New submitter Drinking Bleach writes "Eric Raymond, coiner of the term 'open source' and co-founder of the Open Source Initiative, writes in detail about how to evaluate the effects of running any particular piece of closed source software and details the possible harms of doing so. Ranking limited firmware as the least kind of harm to full operating systems as potentially the greatest harms, he details his reasoning for all of them. Likewise, Richard Stallman, founder of GNU and the Free Software Foundation, writes about a much more limited scope, Nonfree DRM'd games on GNU/Linux, in which he takes the firm stance that non-free software is unethical in all cases but concedes that running non-free games on a free operating system is much more desirable than running them on a non-free operating system itself (such as Microsoft Windows or Apple Mac OS X)."

3 of 490 comments (clear)

  1. Re:on the other side of the coin by Anonymous Coward · · Score: 0, Redundant

    I bought a MacBook largely for the same reasons. I needed what it offered and Linux couldn't compete without having to spend more time learning this and that or hunting for crappy software that it wasn't worth it. I'm with you on just not caring about the license anymore. Even Linus Torvalds finds some open source licenses way too much. GPLv3 is way too off the hook and most developers are now choosing other licenses like MIT, Apache, and even BSD. The BSD license is my personal favorite.

  2. Re:on the other side of the coin by sammyF70 · · Score: 1, Redundant

    the point that this often repeated argument ignore lies in the "similar spec'd" part of the sentence. With a thinkpad or any other non-Apple PC you can choose your PC's specs according to your need, and not based upon what Apple thinks you will need. You can even, and this might come as a shocker to Apple users, choose NOT to go for the most expensive alternative because your budget doesn't allow for it.
    When you buy a Mac, you have a very limited set of alternatives to choose from. When you buy a PC, you have tons of alternatives to choose from (especially if your choices are not brand-centric). This means that you can choose a PC that won't have a Thunderbolt IO port, but a couple of additional USB3 ports instead, for example, and it means that you can choose to have a cheap plastic case instead of an aluminium (or whatever the current flavour of the month in metallic cases is) if you don't see the necessity, or your budget won't allow for it. You can also forgo some aspects to have a similarly priced PC with, if you are a gamer for example, a better graphic card and more RAM while forgoing some other aspects which you might not need.

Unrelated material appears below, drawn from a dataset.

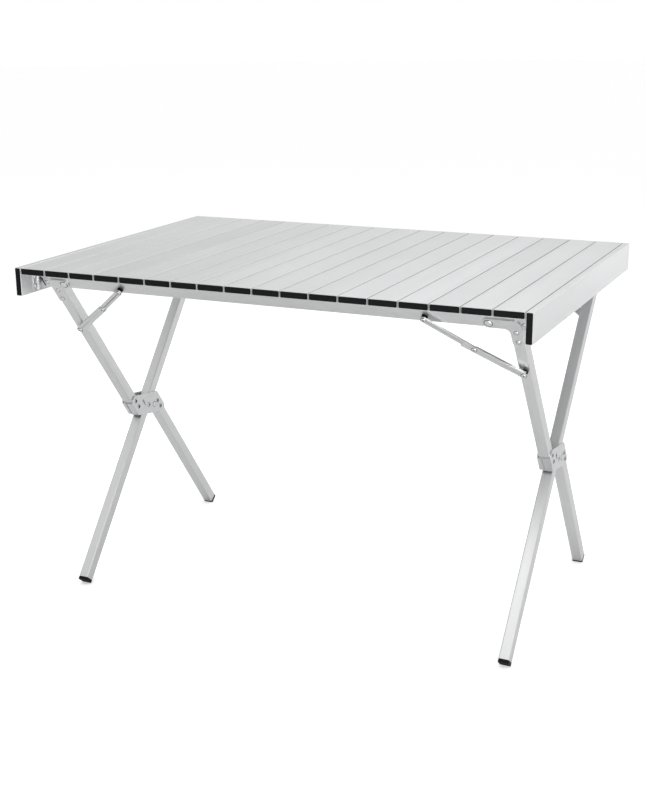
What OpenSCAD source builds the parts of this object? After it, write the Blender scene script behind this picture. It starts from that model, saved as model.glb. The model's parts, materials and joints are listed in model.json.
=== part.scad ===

    So, yes .. similarly spec'd PCs might cost about the same as a Mac, but why would you buy a similarly spec'd PC in the first place?

    --
    "DRM is like the Ford Pinto: it's a smooth ride, right up the point at which it explodes and ruins your day."-C.Doctorow
  3. Re:on the other side of the coin by Anonymous Coward · · Score: 0, Redundant

    In mid-2000's, after battling with various linux variants I've came to the sad realization that what RMS and other F/OSS advocates talked about were anachronistic, misplaced, and impractical ideas.

    I was a huge supporter of Linux at some point but now consider it to be plumbing for various technologies such as web servers, database servers, SoC, etc.

    Linux works best when users don't know it's linux. Once you put it in front of consumers you're asking for trouble. Out of all linux distros there's not a single one that gets it right. They're all terrible, unusable, mired in petty license politics of the 90's.

    It the end, I think it's largely irrelevant because desktop computing is becoming irrelevant. It's all mobile, cloud and vertical appliances going forward. Companies want to control the whole stack these days and linux is just a dumb component in that stack. To the point that it becomes meaningless if one aspect from the stack is open, proprietary, licensed, or patent-encumbered.

    Given a choice between living in a walled garden in Switzerland versus a shack in Mogadishu, people will overwhelmingly choose the former.